## EXERCISE
Take every line from the listing below that contains "overall".
## Begin LISTED ENTRIES
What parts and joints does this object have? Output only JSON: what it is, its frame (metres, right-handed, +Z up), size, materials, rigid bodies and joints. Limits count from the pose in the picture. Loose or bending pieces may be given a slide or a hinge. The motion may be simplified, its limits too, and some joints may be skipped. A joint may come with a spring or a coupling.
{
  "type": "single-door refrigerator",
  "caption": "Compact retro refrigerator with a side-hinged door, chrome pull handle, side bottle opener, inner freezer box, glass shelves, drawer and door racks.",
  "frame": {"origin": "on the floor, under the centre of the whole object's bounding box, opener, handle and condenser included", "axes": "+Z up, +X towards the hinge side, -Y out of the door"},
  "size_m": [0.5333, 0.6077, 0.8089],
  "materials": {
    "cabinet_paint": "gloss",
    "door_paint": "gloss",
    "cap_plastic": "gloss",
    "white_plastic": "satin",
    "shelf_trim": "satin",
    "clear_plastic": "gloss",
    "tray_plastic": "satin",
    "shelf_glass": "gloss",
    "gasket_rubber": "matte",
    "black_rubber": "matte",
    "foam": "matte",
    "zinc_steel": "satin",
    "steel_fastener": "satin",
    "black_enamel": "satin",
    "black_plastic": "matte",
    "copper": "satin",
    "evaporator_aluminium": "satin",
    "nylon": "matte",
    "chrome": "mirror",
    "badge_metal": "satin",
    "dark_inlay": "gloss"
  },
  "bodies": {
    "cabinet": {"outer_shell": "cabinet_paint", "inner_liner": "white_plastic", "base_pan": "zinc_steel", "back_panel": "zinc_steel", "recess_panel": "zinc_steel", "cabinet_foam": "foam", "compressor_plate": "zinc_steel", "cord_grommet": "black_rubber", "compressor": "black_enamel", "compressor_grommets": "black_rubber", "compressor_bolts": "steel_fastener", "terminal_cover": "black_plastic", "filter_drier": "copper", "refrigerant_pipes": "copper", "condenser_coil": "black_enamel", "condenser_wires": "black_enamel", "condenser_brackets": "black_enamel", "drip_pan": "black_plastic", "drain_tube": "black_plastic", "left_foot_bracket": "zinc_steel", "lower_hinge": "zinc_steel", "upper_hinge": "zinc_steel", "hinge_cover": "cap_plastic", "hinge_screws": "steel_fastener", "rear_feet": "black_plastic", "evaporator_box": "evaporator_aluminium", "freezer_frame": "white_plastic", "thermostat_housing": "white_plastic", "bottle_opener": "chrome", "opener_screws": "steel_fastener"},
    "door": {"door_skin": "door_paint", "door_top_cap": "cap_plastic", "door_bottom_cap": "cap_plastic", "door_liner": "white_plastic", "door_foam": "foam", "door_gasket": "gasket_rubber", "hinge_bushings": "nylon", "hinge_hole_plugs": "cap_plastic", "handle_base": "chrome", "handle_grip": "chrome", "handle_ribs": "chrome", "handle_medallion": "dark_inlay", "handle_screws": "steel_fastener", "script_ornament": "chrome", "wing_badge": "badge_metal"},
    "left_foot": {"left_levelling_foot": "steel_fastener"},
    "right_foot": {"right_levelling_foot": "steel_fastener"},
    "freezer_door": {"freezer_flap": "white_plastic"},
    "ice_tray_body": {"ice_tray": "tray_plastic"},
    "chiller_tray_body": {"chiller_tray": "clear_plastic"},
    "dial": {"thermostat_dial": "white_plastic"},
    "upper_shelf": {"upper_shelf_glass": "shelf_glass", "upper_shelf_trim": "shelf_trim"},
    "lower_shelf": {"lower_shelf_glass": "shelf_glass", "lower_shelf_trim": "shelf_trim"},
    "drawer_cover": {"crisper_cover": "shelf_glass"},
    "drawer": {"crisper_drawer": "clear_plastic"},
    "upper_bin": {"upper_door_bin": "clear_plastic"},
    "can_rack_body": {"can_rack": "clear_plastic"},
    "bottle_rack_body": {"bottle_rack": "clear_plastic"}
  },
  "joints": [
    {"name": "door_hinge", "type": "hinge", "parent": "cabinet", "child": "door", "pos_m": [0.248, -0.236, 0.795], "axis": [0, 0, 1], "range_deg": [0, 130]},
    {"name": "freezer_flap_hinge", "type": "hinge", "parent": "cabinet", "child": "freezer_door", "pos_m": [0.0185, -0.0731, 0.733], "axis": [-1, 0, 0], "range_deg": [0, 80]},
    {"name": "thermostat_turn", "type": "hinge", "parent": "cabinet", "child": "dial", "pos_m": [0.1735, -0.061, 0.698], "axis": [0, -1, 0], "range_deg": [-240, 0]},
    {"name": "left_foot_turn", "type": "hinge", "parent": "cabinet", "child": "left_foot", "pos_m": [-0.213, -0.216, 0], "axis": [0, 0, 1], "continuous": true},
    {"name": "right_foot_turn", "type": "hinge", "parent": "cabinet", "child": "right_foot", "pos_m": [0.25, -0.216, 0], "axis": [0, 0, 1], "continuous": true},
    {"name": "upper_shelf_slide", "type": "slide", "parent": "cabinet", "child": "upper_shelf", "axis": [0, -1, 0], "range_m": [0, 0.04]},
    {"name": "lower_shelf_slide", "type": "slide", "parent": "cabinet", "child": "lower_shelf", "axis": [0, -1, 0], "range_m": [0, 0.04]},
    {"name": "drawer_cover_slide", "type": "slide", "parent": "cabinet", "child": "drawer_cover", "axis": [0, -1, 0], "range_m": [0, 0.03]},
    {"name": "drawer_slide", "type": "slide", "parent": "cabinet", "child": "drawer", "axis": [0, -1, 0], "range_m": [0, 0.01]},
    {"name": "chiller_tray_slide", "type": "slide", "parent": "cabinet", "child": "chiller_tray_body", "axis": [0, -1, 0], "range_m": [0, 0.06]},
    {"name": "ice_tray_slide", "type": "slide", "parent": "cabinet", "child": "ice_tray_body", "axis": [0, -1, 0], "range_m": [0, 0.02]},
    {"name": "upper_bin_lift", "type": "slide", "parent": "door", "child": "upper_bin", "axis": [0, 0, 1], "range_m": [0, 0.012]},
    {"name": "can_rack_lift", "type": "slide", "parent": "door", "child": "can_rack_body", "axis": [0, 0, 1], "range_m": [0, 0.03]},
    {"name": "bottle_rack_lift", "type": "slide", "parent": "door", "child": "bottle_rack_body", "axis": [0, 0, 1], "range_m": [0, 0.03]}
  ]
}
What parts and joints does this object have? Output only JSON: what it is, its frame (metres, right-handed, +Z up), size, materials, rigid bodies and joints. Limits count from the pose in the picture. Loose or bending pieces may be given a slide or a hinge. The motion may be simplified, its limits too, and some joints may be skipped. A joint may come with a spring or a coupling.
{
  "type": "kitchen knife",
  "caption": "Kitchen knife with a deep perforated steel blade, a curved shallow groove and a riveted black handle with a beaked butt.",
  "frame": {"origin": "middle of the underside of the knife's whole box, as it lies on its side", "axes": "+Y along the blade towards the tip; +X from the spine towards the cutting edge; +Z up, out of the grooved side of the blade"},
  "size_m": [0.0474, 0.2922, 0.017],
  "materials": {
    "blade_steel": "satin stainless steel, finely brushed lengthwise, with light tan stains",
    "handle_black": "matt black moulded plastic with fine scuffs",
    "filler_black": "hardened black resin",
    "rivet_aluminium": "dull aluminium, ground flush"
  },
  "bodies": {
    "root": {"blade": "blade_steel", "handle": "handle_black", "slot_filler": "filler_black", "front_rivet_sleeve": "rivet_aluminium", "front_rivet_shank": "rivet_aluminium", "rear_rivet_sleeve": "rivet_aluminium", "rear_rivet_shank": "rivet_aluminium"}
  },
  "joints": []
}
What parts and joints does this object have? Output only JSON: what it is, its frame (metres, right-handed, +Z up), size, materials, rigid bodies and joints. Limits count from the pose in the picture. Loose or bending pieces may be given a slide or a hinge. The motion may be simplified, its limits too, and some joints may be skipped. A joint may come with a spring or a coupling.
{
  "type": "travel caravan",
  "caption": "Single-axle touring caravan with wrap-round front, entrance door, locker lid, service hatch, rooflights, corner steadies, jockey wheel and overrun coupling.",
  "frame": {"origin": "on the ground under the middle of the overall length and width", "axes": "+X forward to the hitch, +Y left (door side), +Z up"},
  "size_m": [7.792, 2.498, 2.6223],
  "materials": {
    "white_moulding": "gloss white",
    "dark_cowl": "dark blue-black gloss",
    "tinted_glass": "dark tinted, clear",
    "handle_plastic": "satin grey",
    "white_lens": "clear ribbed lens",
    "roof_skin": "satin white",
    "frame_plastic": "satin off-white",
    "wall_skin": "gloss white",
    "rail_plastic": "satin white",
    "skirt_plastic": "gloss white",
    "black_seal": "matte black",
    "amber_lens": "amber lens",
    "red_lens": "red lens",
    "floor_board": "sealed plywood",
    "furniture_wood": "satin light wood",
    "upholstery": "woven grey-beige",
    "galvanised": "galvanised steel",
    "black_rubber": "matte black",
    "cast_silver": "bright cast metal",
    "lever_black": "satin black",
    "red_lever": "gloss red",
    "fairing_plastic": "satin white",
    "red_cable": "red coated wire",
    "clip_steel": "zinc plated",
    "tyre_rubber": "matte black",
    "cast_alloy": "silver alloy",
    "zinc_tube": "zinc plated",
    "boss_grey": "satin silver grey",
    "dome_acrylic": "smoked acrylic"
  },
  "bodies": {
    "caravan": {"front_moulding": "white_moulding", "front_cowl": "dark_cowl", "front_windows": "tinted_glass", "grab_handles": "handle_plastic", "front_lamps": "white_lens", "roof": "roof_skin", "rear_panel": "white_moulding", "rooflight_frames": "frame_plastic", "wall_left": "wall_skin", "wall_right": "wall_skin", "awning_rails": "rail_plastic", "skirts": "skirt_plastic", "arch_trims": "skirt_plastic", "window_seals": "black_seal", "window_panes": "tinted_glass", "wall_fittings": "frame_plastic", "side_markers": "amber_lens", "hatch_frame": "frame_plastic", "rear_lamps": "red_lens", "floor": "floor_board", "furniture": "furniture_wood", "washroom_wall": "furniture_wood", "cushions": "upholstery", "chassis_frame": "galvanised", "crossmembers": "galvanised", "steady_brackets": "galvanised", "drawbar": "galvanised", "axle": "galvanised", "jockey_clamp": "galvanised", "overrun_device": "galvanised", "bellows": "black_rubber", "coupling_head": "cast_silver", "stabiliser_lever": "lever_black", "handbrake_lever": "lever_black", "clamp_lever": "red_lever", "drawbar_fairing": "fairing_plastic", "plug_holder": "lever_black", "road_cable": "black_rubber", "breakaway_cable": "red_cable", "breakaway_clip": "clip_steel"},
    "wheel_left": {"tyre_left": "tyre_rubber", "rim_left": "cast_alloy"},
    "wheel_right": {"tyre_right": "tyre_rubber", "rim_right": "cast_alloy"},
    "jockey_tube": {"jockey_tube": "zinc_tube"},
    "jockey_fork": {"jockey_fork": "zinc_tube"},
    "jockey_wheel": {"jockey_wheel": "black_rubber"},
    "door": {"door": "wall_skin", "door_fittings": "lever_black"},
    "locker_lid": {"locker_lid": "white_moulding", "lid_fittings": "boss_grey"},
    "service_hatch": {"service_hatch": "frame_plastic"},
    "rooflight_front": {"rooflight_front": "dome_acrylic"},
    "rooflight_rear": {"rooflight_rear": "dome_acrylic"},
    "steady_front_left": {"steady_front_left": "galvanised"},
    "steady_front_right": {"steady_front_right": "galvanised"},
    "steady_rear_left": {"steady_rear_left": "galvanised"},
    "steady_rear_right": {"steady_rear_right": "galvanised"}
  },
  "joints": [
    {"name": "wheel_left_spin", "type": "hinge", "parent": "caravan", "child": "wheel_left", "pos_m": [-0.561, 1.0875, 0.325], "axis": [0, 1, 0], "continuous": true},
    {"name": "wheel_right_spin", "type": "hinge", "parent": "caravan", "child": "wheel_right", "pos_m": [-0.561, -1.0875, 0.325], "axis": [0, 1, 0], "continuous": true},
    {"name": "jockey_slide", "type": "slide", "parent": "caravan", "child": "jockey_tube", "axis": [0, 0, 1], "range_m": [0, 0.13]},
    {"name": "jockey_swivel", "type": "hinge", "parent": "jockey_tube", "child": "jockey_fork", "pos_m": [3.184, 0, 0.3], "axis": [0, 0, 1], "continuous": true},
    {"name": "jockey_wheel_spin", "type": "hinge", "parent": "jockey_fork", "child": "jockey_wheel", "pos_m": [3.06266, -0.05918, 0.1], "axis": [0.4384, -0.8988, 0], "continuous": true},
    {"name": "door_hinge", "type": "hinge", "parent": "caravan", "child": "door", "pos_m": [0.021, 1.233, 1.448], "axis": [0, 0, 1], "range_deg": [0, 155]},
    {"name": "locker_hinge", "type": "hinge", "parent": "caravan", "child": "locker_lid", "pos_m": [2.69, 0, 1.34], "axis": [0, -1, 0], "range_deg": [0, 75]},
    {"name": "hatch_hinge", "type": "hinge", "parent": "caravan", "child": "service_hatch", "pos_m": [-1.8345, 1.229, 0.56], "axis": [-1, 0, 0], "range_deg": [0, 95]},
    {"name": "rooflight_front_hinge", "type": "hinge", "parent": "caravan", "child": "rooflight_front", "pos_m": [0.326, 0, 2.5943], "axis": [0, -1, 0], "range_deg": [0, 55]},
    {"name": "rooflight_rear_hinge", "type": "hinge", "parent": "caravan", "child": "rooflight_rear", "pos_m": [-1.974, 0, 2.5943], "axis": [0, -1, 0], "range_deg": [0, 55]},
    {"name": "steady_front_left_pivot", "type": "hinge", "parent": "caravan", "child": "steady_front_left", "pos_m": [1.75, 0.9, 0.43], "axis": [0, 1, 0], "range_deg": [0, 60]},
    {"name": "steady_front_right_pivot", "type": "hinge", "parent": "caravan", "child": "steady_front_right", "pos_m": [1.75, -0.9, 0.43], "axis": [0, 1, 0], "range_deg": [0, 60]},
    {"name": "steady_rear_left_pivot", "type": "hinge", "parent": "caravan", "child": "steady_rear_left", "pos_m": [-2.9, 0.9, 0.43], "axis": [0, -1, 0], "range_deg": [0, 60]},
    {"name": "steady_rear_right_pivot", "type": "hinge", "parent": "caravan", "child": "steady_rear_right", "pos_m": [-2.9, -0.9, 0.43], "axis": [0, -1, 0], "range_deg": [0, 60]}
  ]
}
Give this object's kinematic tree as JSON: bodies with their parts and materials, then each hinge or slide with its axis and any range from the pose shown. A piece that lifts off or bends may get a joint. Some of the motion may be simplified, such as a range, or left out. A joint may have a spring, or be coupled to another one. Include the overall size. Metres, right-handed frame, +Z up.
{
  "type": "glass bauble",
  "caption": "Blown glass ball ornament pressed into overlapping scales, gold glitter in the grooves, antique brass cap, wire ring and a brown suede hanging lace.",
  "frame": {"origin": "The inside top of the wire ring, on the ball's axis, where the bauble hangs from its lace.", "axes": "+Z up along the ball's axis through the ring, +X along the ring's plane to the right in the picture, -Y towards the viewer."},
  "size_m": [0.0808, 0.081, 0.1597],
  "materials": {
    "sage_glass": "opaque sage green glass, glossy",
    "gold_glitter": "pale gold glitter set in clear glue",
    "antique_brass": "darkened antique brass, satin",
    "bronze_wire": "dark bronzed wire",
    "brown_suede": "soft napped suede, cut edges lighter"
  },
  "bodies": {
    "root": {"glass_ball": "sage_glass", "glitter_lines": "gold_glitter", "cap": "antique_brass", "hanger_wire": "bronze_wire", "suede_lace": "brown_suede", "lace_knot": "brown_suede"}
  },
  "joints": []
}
## End LISTED ENTRIES
## CORRECT ANSWER
  "frame": {"origin": "on the ground under the middle of the overall length and width", "axes": "+X forward to the hitch, +Y left (door side), +Z up"},
Give this object's kinematic tree as JSON: bodies with their parts and materials, then each hinge or slide with its axis and any range from the pose shown. A piece that lifts off or bends may get a joint. Some of the motion may be simplified, such as a range, or left out. A joint may have a spring, or be coupled to another one. Include the overall size. Metres, right-handed frame, +Z up.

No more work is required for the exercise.